I’ve worked at multiple agencies before switching to an in-house design job. Working at those agencies I was surrounded by a large pack of seasoned designers. Delivering great design was the primary craft we delivered as an agency. It was our reason to exist.
At the time we made a fool out of the design thinking revolution. We felt it was overrated, it was nothing new. We didn’t understand why product managers talked about design thinking on conferences like it was magic. Ridiculous, we’ve been doing this for ages, this is what we’ve always done!
I thought it was nonsense.
Making things pretty
When I started at the Jumbo Tech Campus, design was only focused on creating a user-interface for our e-commerce platforms. Product owners described our requirements and we designed the user-interface. To put it plainly: the business defines the strategy and design makes it look pretty.
Design is so much more than just making things pretty. I struggled with the fact that this is how our business was seeing and using us. I felt the need to explain that our design tools and methods can drive innovation strategies and business viability in their projects. People with a background in design can probably relate to this.
But how do you convince colleagues to use design when they don’t (fully) understand what it can do for them?
I needed to sell design.
Adjust the angle
The challenge is to reach a shared understanding of what design can do for the business. I needed to speak their language. This reminded me about the product managers speaking at conferences talking about design thinking like it was magic. That’s the enthusiasm that I needed.
While first having the dilemma that I believed design thinking was nonsense I decided to let go of that (arrogant) mindset. I discussed the topic with colleagues and design leaders and tried to understand why design thinking seemed to work with product managers. And I got it.
The term ‘Design’ has an artistic vibe. It feels like it’s about colour, shape and style. Telling product managers that they need design involvement often results in a mismatch. That’s often not what their challenge is about.
Instead, design thinking is focused on process. A process to solve complex business challenges. This definition is a lot more specific and easier to understand for stakeholders no matter what their background is.
In order to sell what design can do for your organisation, you need to understand the point of view of your stakeholders you're trying to sell design to.
How to sell design thinking
Some practical tips that can help you when spreading design thinking in your organisation.
Have a lot of introduction meetings with product managers (or other strategic decision-makers in your organisation ). At first, this made me feel uncomfortable. I felt like a salesman selling cars.
After a few meetings, I started to see these chats as a way to empathize with product managers to learn more about the challenges they faced, what’s important to them and what they’re trying to achieve.
Use words that your stakeholders can relate to
If terminologies like a design or discovery sprints are unknown to your stakeholders, look for other ways to describe these activities. If you’re talking with product owners you can refer to this as a spike or a sprint-zero on the teams’ backlog. If you’re talking with stakeholders with a technical background you could refer to it as setting up the architecture of a product.
Be flexible about the process
Design thinking is very specific in describing what steps to follow.
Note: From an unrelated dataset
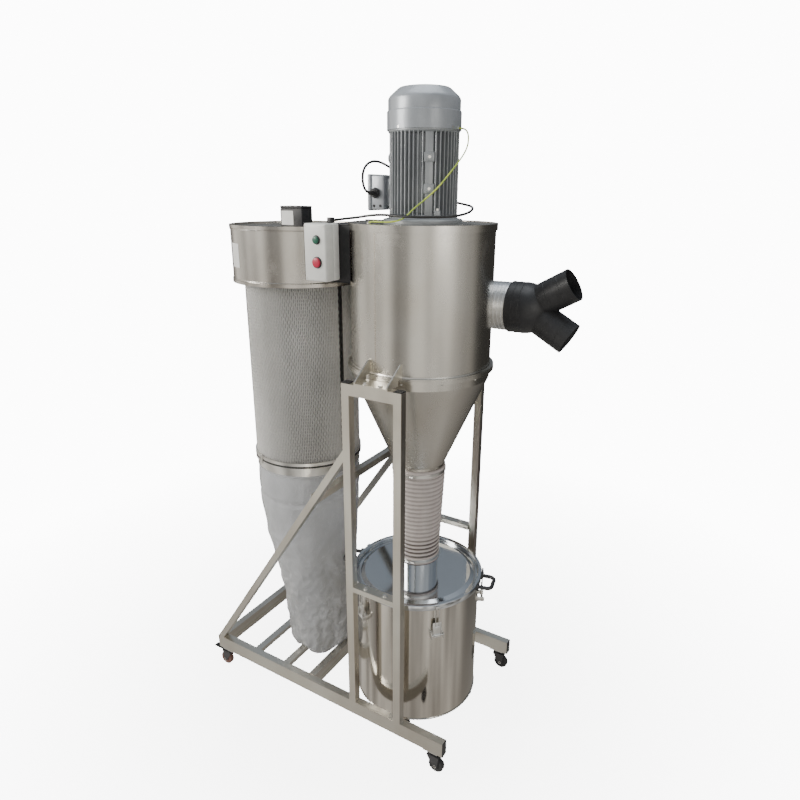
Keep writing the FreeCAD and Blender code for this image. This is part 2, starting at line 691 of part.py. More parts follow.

This can be a big investment for stakeholders that have never experienced such a process. Think about what steps are critical for success and what steps can be reduced or skipped. Try to make the investment from your stakeholders perspective as small as possible. Forget your idealistic design process. Be flexible.
Build a track record
If you completed your first design thinking activity, make a case study. Create a video or write an article about the challenge, the process and the result. Don’t forget to mention who you involved. It’s perfect if they can tell the story for you. It’s their business achievement, your job is to facilitate the process.
Do a roadshow
With your first case study, you can reach out to your relationships and show them what’s been achieved. This makes it easier for your stakeholders to trust this process since it worked for others in your company.
Develop a training program and create a toolkit
In this stage, you have successes and you have to think about embedding design thinking in your organisation. If you’re part of a bigger organisation, like me, you can’t be the only one facilitating these activities. You’ll become a bottleneck.
To solve this issue, start to create a toolkit with practical guides on how to e.g. conduct interviews, create customer journey maps or develop prototypes. Next to that, set up a training program where colleagues can experience the design thinking tools and methods. Think about the setup of your training based on the experience and interests of your audience.
Is it magic?
The past months we’ve focused on spreading design thinking across our organisation. We’re starting to create an impact by discovering viable business opportunities and strategies. We’re not there yet but we are making progress.
I hope this article can help you with your journey to spread what design can do for your organisation.
Reflecting on my time working at design agencies I’ve transformed from being a sceptic (arrogant) designer into someone that is able to look at things from a different point of view other than my own. This enabled me to move forward in involving design in strategic decision making.
Maybe there’s magic in design thinking after all…
Thank you Thijs Kuin for taking this journey together at Jumbo.